# Information supplied:

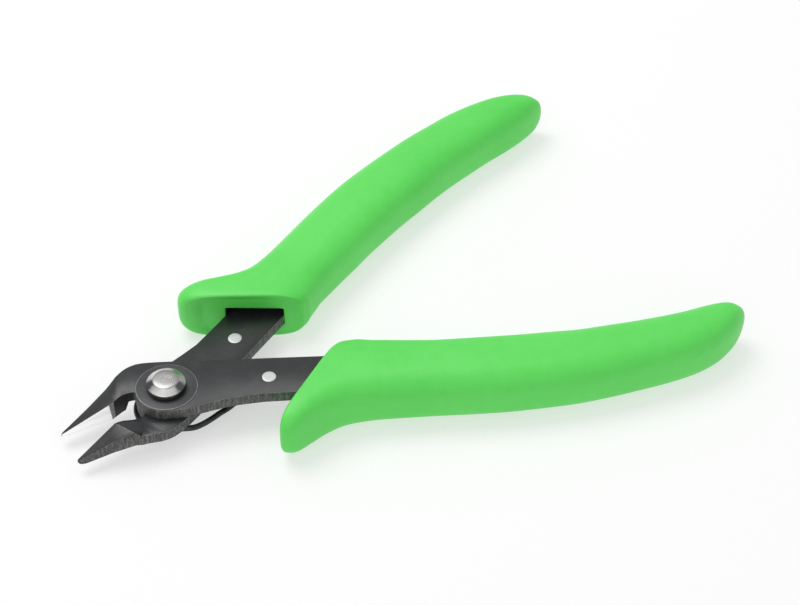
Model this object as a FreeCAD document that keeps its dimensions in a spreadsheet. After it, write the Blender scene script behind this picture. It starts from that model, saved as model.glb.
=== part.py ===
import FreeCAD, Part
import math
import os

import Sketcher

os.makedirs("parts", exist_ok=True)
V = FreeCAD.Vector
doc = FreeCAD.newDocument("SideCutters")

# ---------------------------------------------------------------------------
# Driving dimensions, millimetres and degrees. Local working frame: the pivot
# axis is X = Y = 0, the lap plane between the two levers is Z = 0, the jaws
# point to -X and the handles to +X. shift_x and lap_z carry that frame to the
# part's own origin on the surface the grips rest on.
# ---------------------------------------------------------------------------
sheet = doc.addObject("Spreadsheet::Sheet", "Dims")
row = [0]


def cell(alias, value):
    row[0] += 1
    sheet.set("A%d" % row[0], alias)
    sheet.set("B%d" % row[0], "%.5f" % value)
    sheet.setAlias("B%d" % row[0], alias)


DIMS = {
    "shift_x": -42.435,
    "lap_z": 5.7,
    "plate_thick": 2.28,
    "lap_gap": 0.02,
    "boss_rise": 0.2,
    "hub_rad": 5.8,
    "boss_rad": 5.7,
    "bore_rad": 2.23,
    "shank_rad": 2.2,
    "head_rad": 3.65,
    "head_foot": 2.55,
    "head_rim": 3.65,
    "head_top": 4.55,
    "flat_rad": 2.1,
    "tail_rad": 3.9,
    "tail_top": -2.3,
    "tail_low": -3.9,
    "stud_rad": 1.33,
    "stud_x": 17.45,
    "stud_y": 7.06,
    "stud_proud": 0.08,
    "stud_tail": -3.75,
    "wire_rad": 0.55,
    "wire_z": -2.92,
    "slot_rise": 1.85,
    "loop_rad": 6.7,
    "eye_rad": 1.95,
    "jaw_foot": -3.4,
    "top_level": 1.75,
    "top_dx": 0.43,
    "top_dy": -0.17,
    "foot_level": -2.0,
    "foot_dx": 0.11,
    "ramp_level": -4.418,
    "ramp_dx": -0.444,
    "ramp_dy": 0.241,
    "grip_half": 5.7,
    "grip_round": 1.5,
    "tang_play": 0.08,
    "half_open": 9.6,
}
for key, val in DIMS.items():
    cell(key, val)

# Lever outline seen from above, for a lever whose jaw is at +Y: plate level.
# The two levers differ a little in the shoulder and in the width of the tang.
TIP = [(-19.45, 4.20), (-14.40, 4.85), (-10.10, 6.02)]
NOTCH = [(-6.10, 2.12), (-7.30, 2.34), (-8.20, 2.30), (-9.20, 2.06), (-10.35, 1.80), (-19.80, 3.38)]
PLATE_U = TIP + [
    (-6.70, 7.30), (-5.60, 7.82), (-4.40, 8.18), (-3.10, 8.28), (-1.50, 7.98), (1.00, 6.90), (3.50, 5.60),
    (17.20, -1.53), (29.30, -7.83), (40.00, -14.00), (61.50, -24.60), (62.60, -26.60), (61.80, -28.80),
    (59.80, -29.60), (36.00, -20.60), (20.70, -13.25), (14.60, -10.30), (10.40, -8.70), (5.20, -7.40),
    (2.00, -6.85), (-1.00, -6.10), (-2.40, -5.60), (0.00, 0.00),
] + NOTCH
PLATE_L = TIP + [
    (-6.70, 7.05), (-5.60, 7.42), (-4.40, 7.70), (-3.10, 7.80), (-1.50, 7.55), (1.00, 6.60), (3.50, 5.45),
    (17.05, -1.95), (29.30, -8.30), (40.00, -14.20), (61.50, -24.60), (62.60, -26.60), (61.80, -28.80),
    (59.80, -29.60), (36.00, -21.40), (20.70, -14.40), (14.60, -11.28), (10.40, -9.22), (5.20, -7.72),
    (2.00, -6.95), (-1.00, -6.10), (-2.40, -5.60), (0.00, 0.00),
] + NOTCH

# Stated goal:
Copy out the whole listing exactly.

# The reply:
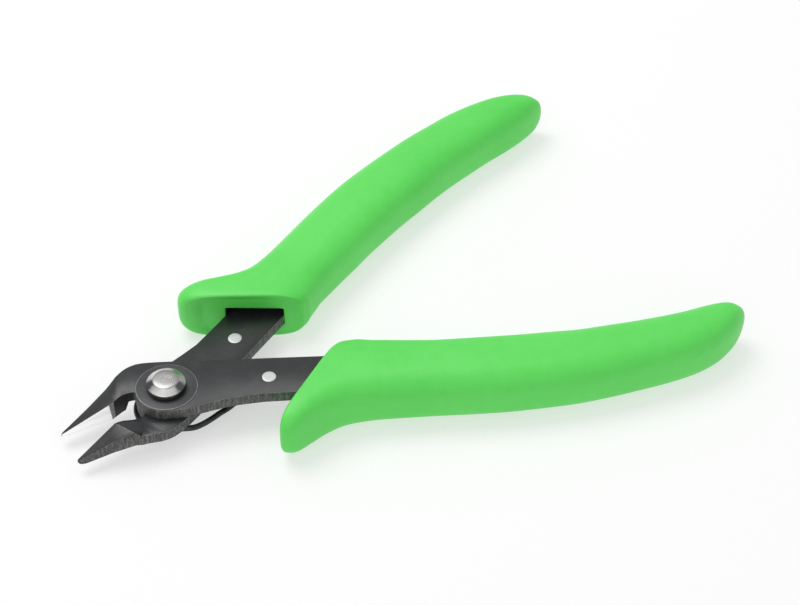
Model this object as a FreeCAD document that keeps its dimensions in a spreadsheet. After it, write the Blender scene script behind this picture. It starts from that model, saved as model.glb.
=== part.py ===
import FreeCAD, Part
import math
import os

import Sketcher

os.makedirs("parts", exist_ok=True)
V = FreeCAD.Vector
doc = FreeCAD.newDocument("SideCutters")

# ---------------------------------------------------------------------------
# Driving dimensions, millimetres and degrees. Local working frame: the pivot
# axis is X = Y = 0, the lap plane between the two levers is Z = 0, the jaws
# point to -X and the handles to +X. shift_x and lap_z carry that frame to the
# part's own origin on the surface the grips rest on.
# ---------------------------------------------------------------------------
sheet = doc.addObject("Spreadsheet::Sheet", "Dims")
row = [0]


def cell(alias, value):
    row[0] += 1
    sheet.set("A%d" % row[0], alias)
    sheet.set("B%d" % row[0], "%.5f" % value)
    sheet.setAlias("B%d" % row[0], alias)


DIMS = {
    "shift_x": -42.435,
    "lap_z": 5.7,
    "plate_thick": 2.28,
    "lap_gap": 0.02,
    "boss_rise": 0.2,
    "hub_rad": 5.8,
    "boss_rad": 5.7,
    "bore_rad": 2.23,
    "shank_rad": 2.2,
    "head_rad": 3.65,
    "head_foot": 2.55,
    "head_rim": 3.65,
    "head_top": 4.55,
    "flat_rad": 2.1,
    "tail_rad": 3.9,
    "tail_top": -2.3,
    "tail_low": -3.9,
    "stud_rad": 1.33,
    "stud_x": 17.45,
    "stud_y": 7.06,
    "stud_proud": 0.08,
    "stud_tail": -3.75,
    "wire_rad": 0.55,
    "wire_z": -2.92,
    "slot_rise": 1.85,
    "loop_rad": 6.7,
    "eye_rad": 1.95,
    "jaw_foot": -3.4,
    "top_level": 1.75,
    "top_dx": 0.43,
    "top_dy": -0.17,
    "foot_level": -2.0,
    "foot_dx": 0.11,
    "ramp_level": -4.418,
    "ramp_dx": -0.444,
    "ramp_dy": 0.241,
    "grip_half": 5.7,
    "grip_round": 1.5,
    "tang_play": 0.08,
    "half_open": 9.6,
}
for key, val in DIMS.items():
    cell(key, val)

# Lever outline seen from above, for a lever whose jaw is at +Y: plate level.
# The two levers differ a little in the shoulder and in the width of the tang.
TIP = [(-19.45, 4.20), (-14.40, 4.85), (-10.10, 6.02)]
NOTCH = [(-6.10, 2.12), (-7.30, 2.34), (-8.20, 2.30), (-9.20, 2.06), (-10.35, 1.80), (-19.80, 3.38)]
PLATE_U = TIP + [
    (-6.70, 7.30), (-5.60, 7.82), (-4.40, 8.18), (-3.10, 8.28), (-1.50, 7.98), (1.00, 6.90), (3.50, 5.60),
    (17.20, -1.53), (29.30, -7.83), (40.00, -14.00), (61.50, -24.60), (62.60, -26.60), (61.80, -28.80),
    (59.80, -29.60), (36.00, -20.60), (20.70, -13.25), (14.60, -10.30), (10.40, -8.70), (5.20, -7.40),
    (2.00, -6.85), (-1.00, -6.10), (-2.40, -5.60), (0.00, 0.00),
] + NOTCH
PLATE_L = TIP + [
    (-6.70, 7.05), (-5.60, 7.42), (-4.40, 7.70), (-3.10, 7.80), (-1.50, 7.55), (1.00, 6.60), (3.50, 5.45),
    (17.05, -1.95), (29.30, -8.30), (40.00, -14.20), (61.50, -24.60), (62.60, -26.60), (61.80, -28.80),
    (59.80, -29.60), (36.00, -21.40), (20.70, -14.40), (14.60, -11.28), (10.40, -9.22), (5.20, -7.72),
    (2.00, -6.95), (-1.00, -6.10), (-2.40, -5.60), (0.00, 0.00),
] + NOTCH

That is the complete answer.